Face au pessimisme et à la résignation d’une partie des citoyens envers l’actualité, les journalistes sont appelles à, non seulement redéfinir leur rôle dans la société, mais aussi adapter les méthodes de traitement en rééquilibrant le positif et le négatif de l’information de masse. C’est dans ce contexte qu’est né le journalisme de solution.
Cette notion de journalisme de solutions, aussi connu dans le vocabulaire professionnel comme « journalisme constructif » ou « SoJo », est apparue aux Etats-Unis dès la fin des années 1990. Il s’agit d’une forme de journalisme explicatif susceptible d’accomplir un rôle de vigie, en mettant en exergue des réponses effectives aux enjeux, afin de stimuler des réformes ou des changements dans les domaines ou des personnes ou organismes échouent à trouver des réponses pertinentes. A la différence des autres formes de journalisme plus traditionnelles, la solution cherche à capter l’attention de son lecteur pour l’inspirer, et le mobiliser face à des problématiques le concernant. Un mouvement visant à promouvoir cette approche journalistique s’élargie peu à peu vers l’espace francophone. Le Solutions Journalism Network est basé sur un réseau de plusieurs centaines de journalistes. Il a des adeptes un peu partout dans le monde. En France, Reporter d’Espoir est un acteur majeur du Sojo. Au Danemark, on reconnait les efforts de Ulrik Haagerup, fondateur du Constructive Institute. Cette dernière estime que le journalisme doit revenir à sa fonction de base : « aider la société à progresser ».
Cette tendance pour les solutions notamment chez les jeunes se confirme dans de nombreuses études comme cette enquête de laBBC selon laquelle “64% des participants de moins de 35 ans veulent que les médias apportent des solutions aux problèmes traités”.

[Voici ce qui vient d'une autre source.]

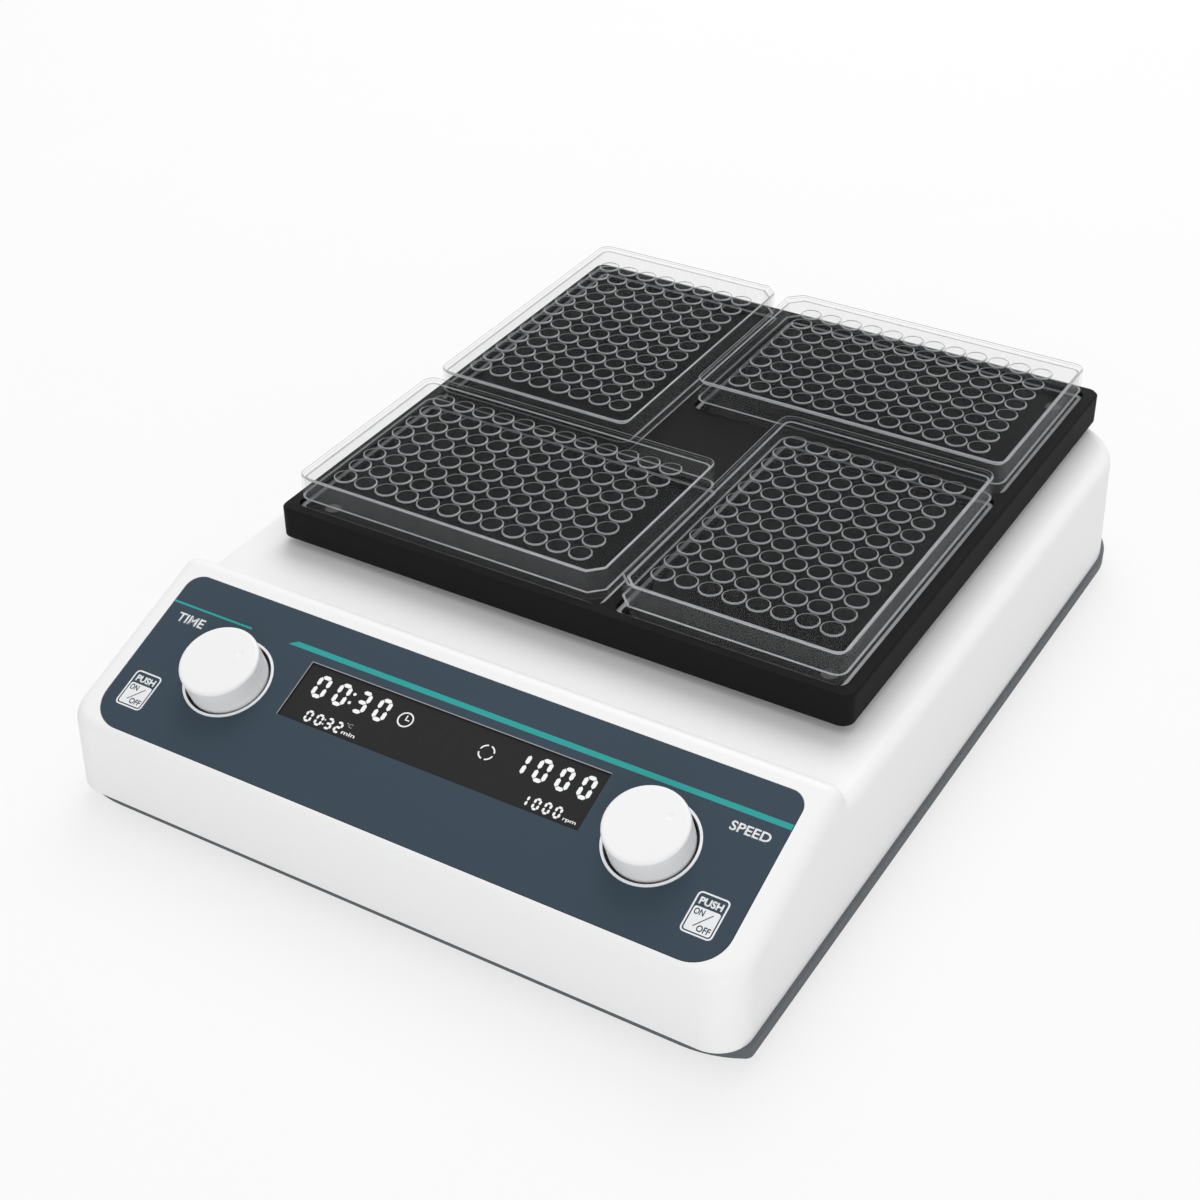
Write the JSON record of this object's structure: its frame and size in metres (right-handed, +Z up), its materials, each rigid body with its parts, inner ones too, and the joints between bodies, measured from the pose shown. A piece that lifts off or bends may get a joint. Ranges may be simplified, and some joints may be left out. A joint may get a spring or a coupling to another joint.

En Afrique, bien que les problématiques au premier degré de la pratique du journalisme se pose encore, le journalisme de solution trouve quand même son chemin. On retrouve Stop BlaBla au Sénégal, une initiative qui s’inscrit en faveur de ce type de journalisme. Sa fondatrice, Aché Attimer Youm pense que : « C’est le moment d’aller au-delà du blabla factuel, de tous ces articles déprimants ou vides de sens. Et d’apporter de l’équilibre dans notre écosystème médiatique en mettant aussi en lumière les actions et les initiatives. ». Sa plateforme propose aux médias africains de partager leurs reportages solutions autour d’une même thématique. Elle considère lesojo comme un moyen efficace de faire bouger les lignes sur le continent.« Avec le JoSo, nous avons tous les ingrédients pour interpeller nos décideurs par l’exemplarité, en montrant concrètement comment certains pays s’en sortent et comment l’adapter dans nos contextes. Il est temps d’arrêter de montrer du doigt les failles du système et de contribuer activement à son amélioration ».
Si, au premier abord, le sojo peut ressembler au plaidoyer ou à la communication, son cadre méthodologique exige plutôt un journalisme rigoureux qui demande du temps – car il n’est pas forcement axé sur l’actu chaude – et une bonne connaissance des questions liées aux enjeux sociétaux et environnementaux.